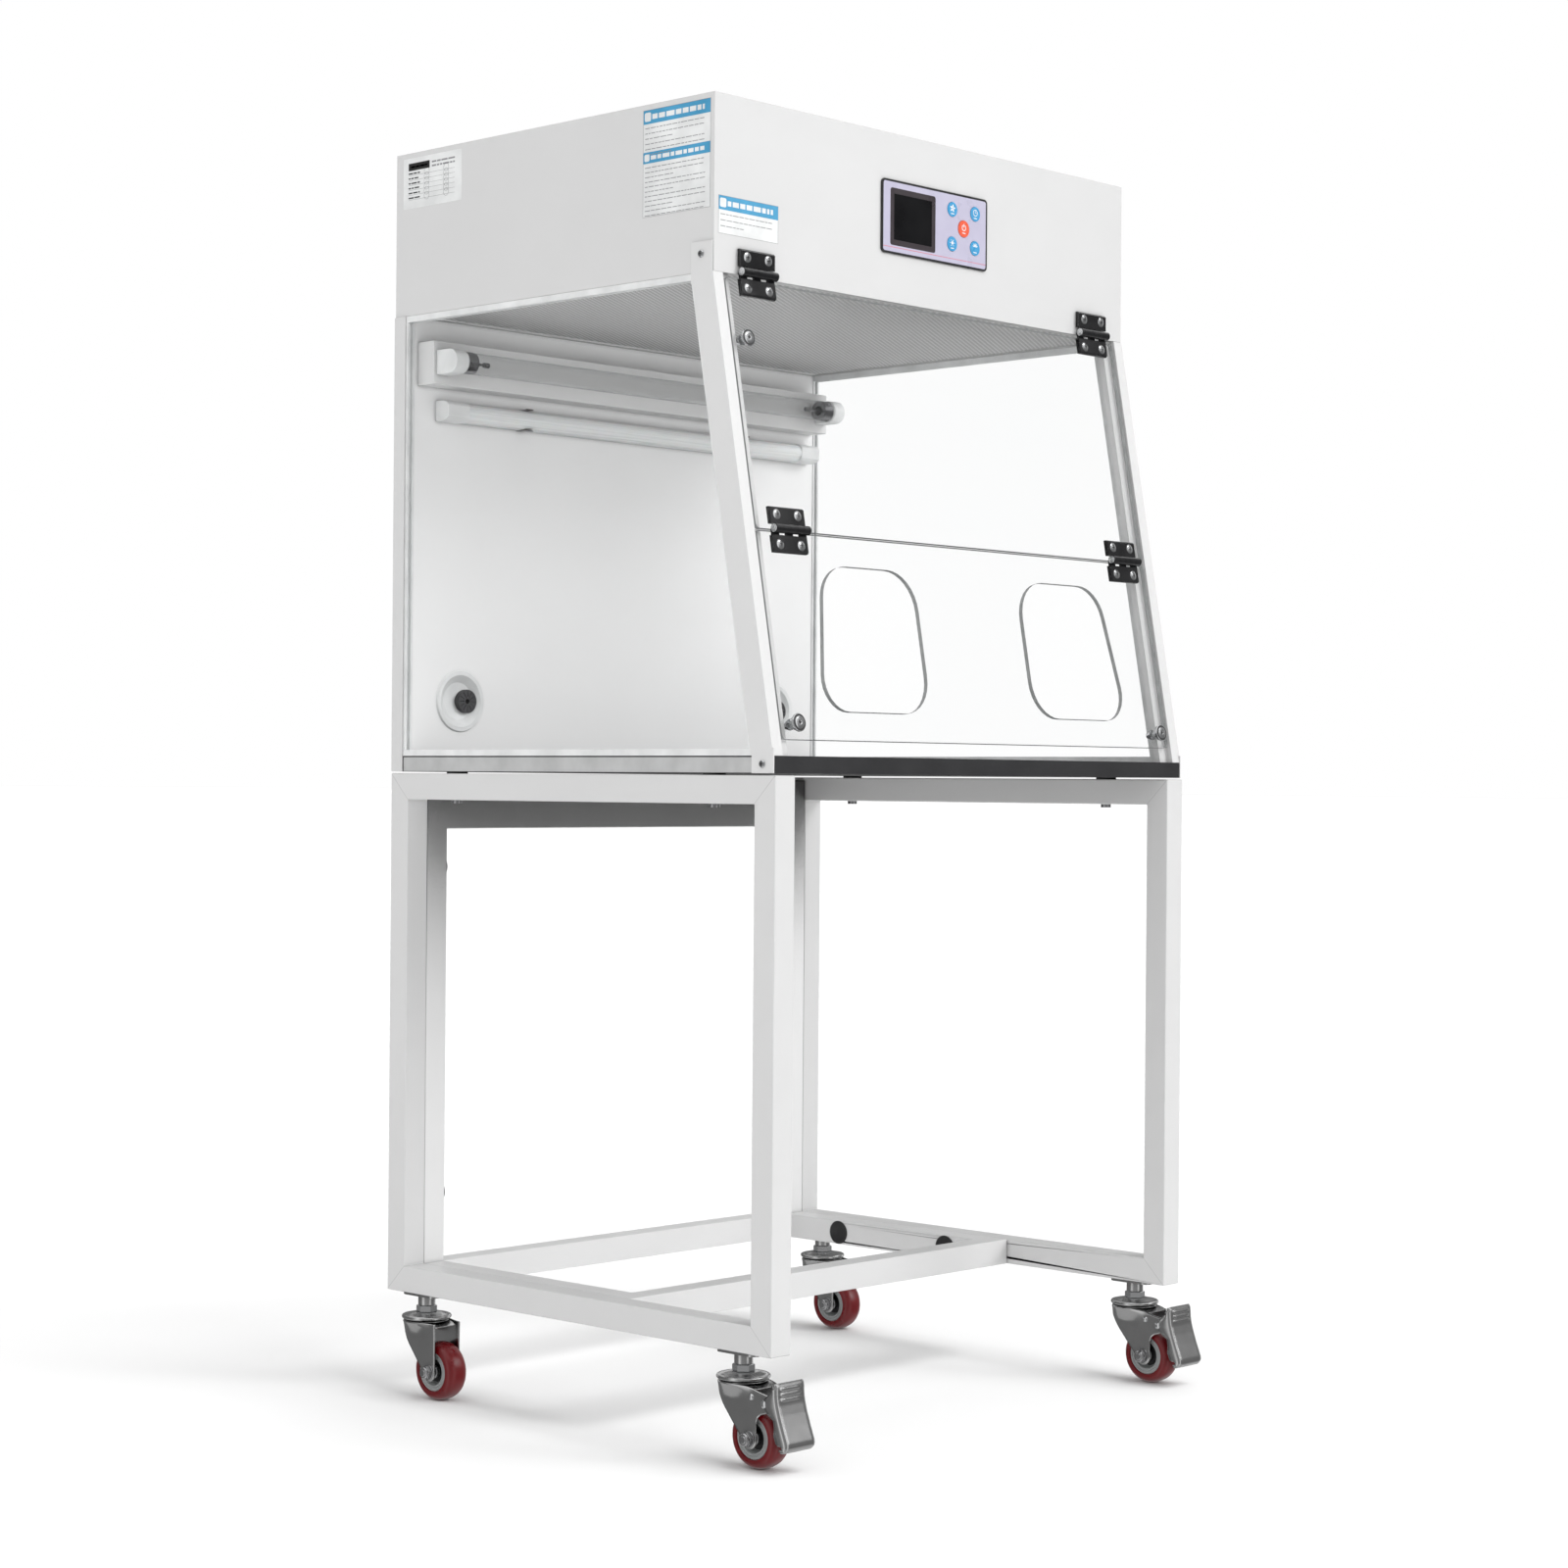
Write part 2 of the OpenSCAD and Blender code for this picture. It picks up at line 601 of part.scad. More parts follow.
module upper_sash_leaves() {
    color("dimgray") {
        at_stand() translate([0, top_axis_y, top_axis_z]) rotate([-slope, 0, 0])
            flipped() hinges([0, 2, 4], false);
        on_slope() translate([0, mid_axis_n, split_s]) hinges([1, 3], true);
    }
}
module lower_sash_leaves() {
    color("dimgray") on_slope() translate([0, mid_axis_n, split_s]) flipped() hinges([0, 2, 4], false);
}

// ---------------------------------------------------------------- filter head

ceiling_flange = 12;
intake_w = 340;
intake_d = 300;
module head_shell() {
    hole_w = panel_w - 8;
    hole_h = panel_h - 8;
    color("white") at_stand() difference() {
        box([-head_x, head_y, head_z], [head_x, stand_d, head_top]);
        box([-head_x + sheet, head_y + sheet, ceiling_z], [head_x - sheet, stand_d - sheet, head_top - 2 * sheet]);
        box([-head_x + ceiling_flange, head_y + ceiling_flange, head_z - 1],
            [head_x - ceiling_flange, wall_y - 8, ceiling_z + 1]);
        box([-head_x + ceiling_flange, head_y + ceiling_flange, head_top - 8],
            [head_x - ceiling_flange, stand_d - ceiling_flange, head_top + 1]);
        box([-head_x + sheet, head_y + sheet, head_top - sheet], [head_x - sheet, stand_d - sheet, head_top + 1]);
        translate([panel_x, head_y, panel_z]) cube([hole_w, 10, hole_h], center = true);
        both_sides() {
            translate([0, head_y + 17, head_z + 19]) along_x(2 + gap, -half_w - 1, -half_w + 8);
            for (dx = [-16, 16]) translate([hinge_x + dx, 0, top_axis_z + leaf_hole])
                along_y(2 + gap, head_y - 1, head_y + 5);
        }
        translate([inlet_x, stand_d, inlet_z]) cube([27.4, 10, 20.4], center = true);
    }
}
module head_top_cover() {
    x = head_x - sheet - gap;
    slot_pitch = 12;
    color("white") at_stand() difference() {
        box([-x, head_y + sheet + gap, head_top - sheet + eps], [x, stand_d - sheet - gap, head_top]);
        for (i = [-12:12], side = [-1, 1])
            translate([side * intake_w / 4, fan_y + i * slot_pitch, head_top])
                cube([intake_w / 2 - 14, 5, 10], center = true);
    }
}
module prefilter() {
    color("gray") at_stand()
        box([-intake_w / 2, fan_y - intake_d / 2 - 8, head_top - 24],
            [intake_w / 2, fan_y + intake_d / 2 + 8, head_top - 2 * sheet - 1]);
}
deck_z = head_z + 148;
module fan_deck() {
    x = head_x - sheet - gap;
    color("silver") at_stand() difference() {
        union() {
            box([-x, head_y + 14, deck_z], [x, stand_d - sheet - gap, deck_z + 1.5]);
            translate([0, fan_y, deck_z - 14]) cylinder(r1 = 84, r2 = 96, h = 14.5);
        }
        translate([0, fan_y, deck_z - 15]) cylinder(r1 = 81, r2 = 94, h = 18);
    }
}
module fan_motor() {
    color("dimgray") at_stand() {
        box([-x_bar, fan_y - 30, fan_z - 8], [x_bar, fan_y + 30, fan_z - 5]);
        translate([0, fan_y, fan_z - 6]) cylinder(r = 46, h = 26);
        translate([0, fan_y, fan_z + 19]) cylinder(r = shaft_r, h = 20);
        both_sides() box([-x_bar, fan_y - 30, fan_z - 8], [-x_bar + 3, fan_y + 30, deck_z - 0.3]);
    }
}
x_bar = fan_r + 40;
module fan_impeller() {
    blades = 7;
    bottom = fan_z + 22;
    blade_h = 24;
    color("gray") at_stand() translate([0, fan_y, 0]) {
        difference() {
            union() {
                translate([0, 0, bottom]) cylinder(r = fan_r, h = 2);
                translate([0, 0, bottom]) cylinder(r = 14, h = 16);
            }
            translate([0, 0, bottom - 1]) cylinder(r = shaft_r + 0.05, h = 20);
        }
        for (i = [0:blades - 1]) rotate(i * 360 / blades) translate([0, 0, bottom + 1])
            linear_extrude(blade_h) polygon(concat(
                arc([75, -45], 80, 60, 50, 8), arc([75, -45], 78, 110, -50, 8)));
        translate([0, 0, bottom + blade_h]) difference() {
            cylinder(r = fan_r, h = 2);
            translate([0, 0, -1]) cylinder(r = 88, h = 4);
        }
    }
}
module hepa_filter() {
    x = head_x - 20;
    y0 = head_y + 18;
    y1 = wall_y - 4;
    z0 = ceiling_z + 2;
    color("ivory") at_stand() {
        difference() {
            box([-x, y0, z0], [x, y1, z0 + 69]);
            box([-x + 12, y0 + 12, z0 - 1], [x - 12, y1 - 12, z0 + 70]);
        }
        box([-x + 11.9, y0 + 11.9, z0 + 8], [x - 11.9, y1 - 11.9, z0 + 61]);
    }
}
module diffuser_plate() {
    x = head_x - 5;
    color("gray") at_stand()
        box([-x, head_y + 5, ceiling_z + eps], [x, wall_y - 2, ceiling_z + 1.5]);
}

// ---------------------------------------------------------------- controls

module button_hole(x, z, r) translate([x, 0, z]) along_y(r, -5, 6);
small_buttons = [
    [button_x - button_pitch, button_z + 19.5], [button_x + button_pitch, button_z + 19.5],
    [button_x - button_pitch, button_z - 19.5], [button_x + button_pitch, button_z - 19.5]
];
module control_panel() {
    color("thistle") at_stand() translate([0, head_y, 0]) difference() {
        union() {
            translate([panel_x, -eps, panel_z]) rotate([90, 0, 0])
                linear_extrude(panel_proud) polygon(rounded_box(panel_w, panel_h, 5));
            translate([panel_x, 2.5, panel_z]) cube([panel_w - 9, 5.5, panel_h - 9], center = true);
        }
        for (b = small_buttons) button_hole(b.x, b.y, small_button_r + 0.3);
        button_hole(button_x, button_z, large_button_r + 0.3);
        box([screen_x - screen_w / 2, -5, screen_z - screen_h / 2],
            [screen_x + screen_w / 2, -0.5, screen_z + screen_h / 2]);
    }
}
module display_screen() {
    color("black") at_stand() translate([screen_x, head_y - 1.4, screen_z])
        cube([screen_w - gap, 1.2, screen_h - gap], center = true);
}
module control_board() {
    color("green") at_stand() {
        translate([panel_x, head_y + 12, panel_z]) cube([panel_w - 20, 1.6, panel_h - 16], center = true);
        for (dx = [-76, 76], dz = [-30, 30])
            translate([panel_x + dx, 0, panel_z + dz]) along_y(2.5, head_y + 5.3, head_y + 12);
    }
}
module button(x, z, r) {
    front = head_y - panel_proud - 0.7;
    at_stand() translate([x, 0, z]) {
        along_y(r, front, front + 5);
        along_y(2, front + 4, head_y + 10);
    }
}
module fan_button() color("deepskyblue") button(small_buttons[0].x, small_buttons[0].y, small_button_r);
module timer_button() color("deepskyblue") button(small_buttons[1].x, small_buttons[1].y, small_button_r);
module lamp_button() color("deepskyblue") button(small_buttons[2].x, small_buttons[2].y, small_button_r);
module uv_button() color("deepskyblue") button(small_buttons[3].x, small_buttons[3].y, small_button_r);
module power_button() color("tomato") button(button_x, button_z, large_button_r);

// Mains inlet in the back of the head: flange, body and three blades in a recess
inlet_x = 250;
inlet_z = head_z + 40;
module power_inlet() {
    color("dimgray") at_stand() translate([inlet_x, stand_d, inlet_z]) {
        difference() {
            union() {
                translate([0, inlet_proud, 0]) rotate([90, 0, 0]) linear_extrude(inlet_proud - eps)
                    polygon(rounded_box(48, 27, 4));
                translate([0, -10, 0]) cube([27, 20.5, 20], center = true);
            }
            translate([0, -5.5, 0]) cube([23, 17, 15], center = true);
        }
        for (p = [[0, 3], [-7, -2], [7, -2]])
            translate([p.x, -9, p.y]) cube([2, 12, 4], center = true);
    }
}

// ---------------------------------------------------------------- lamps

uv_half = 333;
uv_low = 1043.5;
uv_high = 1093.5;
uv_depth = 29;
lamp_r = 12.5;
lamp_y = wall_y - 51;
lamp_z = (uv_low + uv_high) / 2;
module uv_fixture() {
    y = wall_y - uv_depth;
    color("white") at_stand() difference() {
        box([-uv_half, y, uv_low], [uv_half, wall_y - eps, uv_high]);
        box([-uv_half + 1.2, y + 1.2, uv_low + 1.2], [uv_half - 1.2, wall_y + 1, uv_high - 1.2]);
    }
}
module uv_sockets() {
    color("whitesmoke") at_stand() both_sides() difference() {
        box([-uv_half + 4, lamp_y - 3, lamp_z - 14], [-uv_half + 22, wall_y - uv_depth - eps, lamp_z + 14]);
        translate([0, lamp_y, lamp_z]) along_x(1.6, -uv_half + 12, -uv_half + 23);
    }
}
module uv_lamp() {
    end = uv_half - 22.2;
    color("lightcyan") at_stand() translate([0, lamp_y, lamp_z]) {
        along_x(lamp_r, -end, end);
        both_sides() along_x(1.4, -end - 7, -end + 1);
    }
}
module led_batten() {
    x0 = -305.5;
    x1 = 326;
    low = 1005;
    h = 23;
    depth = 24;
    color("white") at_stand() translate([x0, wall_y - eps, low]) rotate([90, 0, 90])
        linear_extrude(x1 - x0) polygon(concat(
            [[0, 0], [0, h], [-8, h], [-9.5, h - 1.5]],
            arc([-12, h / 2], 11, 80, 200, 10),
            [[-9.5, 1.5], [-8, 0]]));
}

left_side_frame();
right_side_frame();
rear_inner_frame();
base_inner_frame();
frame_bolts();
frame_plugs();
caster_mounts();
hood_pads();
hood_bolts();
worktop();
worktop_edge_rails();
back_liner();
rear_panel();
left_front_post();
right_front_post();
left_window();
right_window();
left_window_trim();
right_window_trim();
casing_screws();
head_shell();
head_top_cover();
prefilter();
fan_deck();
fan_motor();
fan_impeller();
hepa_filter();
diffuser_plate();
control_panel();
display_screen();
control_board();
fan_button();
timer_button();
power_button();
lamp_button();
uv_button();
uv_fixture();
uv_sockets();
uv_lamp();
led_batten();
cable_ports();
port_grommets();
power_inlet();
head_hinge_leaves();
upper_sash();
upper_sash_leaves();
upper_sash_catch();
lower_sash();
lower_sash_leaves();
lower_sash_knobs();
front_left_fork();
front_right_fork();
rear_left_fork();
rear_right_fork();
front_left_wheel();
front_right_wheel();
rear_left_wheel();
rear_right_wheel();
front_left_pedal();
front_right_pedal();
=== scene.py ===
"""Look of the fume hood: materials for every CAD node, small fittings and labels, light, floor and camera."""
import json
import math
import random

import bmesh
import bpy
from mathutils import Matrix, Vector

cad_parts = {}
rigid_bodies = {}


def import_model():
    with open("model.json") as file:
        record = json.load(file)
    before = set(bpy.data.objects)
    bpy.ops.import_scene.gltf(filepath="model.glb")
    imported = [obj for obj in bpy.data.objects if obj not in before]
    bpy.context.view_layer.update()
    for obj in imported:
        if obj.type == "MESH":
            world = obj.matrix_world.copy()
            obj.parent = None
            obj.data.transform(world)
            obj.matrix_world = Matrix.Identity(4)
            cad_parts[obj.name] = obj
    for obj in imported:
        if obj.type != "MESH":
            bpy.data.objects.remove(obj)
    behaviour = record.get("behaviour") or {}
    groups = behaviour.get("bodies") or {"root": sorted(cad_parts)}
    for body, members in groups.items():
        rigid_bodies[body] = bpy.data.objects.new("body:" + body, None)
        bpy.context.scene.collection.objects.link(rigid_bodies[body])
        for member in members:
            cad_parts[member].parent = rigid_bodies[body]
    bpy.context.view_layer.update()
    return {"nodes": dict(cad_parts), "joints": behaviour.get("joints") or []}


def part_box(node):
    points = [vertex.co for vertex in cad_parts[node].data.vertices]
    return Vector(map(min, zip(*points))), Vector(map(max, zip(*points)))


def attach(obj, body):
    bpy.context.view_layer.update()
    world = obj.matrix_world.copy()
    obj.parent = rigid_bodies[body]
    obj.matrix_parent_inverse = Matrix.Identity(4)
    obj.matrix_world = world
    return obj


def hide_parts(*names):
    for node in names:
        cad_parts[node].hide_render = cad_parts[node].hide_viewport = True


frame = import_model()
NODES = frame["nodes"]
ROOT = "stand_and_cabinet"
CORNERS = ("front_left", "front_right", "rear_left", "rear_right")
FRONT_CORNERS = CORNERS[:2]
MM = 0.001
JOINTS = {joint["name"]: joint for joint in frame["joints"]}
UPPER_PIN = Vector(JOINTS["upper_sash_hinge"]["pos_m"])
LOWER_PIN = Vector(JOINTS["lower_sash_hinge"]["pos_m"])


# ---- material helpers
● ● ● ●
[Short exercise]
Extract the lines from the line with "left_side_frame();" to the line with "cad_parts[member].parent = rigid_bodies[body]", inclusive, reproducing them exactly and leaving out every other line.

[Solution]
left_side_frame();
right_side_frame();
rear_inner_frame();
base_inner_frame();
frame_bolts();
frame_plugs();
caster_mounts();
hood_pads();
hood_bolts();
worktop();
worktop_edge_rails();
back_liner();
rear_panel();
left_front_post();
right_front_post();
left_window();
right_window();
left_window_trim();
right_window_trim();
casing_screws();
head_shell();
head_top_cover();
prefilter();
fan_deck();
fan_motor();
fan_impeller();
hepa_filter();
diffuser_plate();
control_panel();
display_screen();
control_board();
fan_button();
timer_button();
power_button();
lamp_button();
uv_button();
uv_fixture();
uv_sockets();
uv_lamp();
led_batten();
cable_ports();
port_grommets();
power_inlet();
head_hinge_leaves();
upper_sash();
upper_sash_leaves();
upper_sash_catch();
lower_sash();
lower_sash_leaves();
lower_sash_knobs();
front_left_fork();
front_right_fork();
rear_left_fork();
rear_right_fork();
front_left_wheel();
front_right_wheel();
rear_left_wheel();
rear_right_wheel();
front_left_pedal();
front_right_pedal();
=== scene.py ===
"""Look of the fume hood: materials for every CAD node, small fittings and labels, light, floor and camera."""
import json
import math
import random

import bmesh
import bpy
from mathutils import Matrix, Vector

cad_parts = {}
rigid_bodies = {}


def import_model():
    with open("model.json") as file:
        record = json.load(file)
    before = set(bpy.data.objects)
    bpy.ops.import_scene.gltf(filepath="model.glb")
    imported = [obj for obj in bpy.data.objects if obj not in before]
    bpy.context.view_layer.update()
    for obj in imported:
        if obj.type == "MESH":
            world = obj.matrix_world.copy()
            obj.parent = None
            obj.data.transform(world)
            obj.matrix_world = Matrix.Identity(4)
            cad_parts[obj.name] = obj
    for obj in imported:
        if obj.type != "MESH":
            bpy.data.objects.remove(obj)
    behaviour = record.get("behaviour") or {}
    groups = behaviour.get("bodies") or {"root": sorted(cad_parts)}
    for body, members in groups.items():
        rigid_bodies[body] = bpy.data.objects.new("body:" + body, None)
        bpy.context.scene.collection.objects.link(rigid_bodies[body])
        for member in members:
            cad_parts[member].parent = rigid_bodies[body]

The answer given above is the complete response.